Akihiro: Yes, we have. Records from Modern Gooddays, Arms Aloft, Worthwhile Way, and more.
Seth: Let’s talk more about punk in general in Japan. What is the scene there like?
Akihiro: That’s a hard question. I guess the Japanese punk scene is split into smaller parts.
Seth: Right on. I suppose if it’s a small community, there are going to be smaller pockets of kids doing bands and whatnot in each city. Another thing I’ve noticed, and it’s a problem here too, but it seems that a lot of punk bands in Japan are very focused on fashion. It’s sometimes just a style of music.

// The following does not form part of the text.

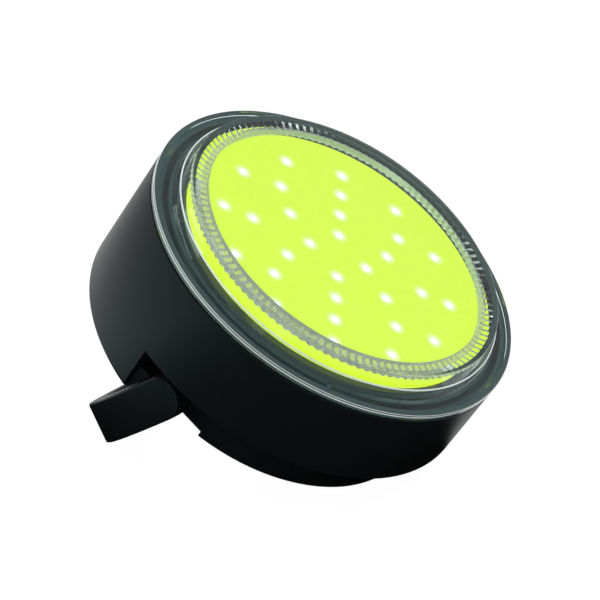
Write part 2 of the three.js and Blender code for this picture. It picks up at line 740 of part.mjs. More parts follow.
const magnet = post(magnetRadius, magnetSink, magnetSink + magnetThickness, 0, 0, drumSteps / 2);
addPiece(flare, "magnet", surface(magnet), finish(0x8d9092, 0.35, 1));

// Leads: battery to control board, and control board to LED board
const leadRadius = 0.6;

function lead(points) {
  const section = new THREE.Shape();
  section.absarc(0, 0, leadRadius, 0, 2 * Math.PI, false);
  const extrudePath = new THREE.CatmullRomCurve3(points.map((point) => new THREE.Vector3(...point)));
  const settings = { steps: leadSteps, curveSegments: wireSteps, bevelEnabled: false, extrudePath };
  return surface(solid(new THREE.ExtrudeGeometry(section, settings)));
}
const tagTop = bayTop + bayWall + tagWidth / 2 + gap;
const tagMiddle = contactOuter - contactThickness / 2;
const padHeight = controlBoardLow + boardThickness + gap; // where the leads meet the control board
const bayClear = bayTop + bayWall + 2 * tagWidth; // leads cross the top of the bay at this height
const bayEdge = bayHalfWidth + bayWall + tagWidth;
const leadInset = 6.25; // from the contact's tag to where the red lead leaves the bay
const padX = controlHalfWidth / 2 - buttonReach;
const padY = controlHalfLength / 2;
addPiece(flare, "battery_lead_red", lead([
  [-cellPitch, -tagMiddle, tagTop],
  [-cellPitch, -tagMiddle, tagTop + tagWidth],
  [-bayHalfWidth, leadInset - tagMiddle, bayClear],
  [-bayEdge, -bayHalfWidth + cellRadius, bayTop],
  [padX, -padY - leadRadius, padHeight + tagWidth],
  [padX, -padY, padHeight],
]), finish(0xb3261e, 0.6));
addPiece(flare, "battery_lead_black", lead([
  [cellPitch, tagMiddle, tagTop],
  [cellPitch, tagMiddle, tagTop + tagWidth],
  [0, bayHalfWidth, bayClear],
  [-cellPitch, bayHalfWidth - tagWidth, bayClear],
  [-bayEdge, bayHalfWidth - cellRadius, bayTop],
  [padX, padY + leadRadius, padHeight + tagWidth],
  [padX, padY, padHeight],
]), finish(0x1a1a1a, 0.6));
["led_lead_red", "led_lead_black"].forEach((name, i) => {
  const y = sides[i] * tagWidth;
  const low = -buttonReach - tagWidth;
  addPiece(flare, name, lead([
    [low, y, padHeight],
    [low, y, padHeight + 2 * tagWidth],
    [low + 2 * tagWidth, y, boardLow - 2 * tagWidth],
    [low + 2 * tagWidth, y, boardLow - gap],
  ]), finish(i ? 0x1a1a1a : 0xb3261e, 0.6));
});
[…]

What attracts Worthwhile Way and Eager Beaver to a more DIY scene?
Akihiro: I don’t think that we are trying to be a DIY punk band. DIY is just a normal thing in my life and for the band.
Seth: Even better. [laughs] Is it hard in Japan to play folkier punk like you guys do? There’s a huge scene for it here, but are there other Japanese bands doing it?
Akihiro: It’s not really hard, no. And maybe there are lots of great folk punk bands in Japan, but I’m afraid I don’t have a good enough handle on all the Japanese punk bands to say so.
Seth: What other Japanese bands should we be listening to?
Akihiro: Seth, I’m thinking that you should be listening to more Japanese hardcore and oi punk bands. But—we don’t like to be misunderstood by all the readers of Razorcake. I want to let you know by email.
Seth: [laughs] All right, buddy. I don’t want to make you speak for all of Japanese punk! But I will make you speak for all of Japan: What’s the best flavor of Kit Kats? My vote is for green tea.
Akihiro: [laughs] You rule! My favorite is the strawberry flavor. The soy sauce flavor of Kit Kat is so hard to eat, even though I’m Japanese.
Mayu: Is it? I didn’t know that there’s a wide variety. I have never eaten green tea before. I will probably go with orange.
Seth: Excellent choices, dudes. [laughs] Though I’m totally into the soy sauce ones, too. Thank you guys. Arigatou gozaimasu!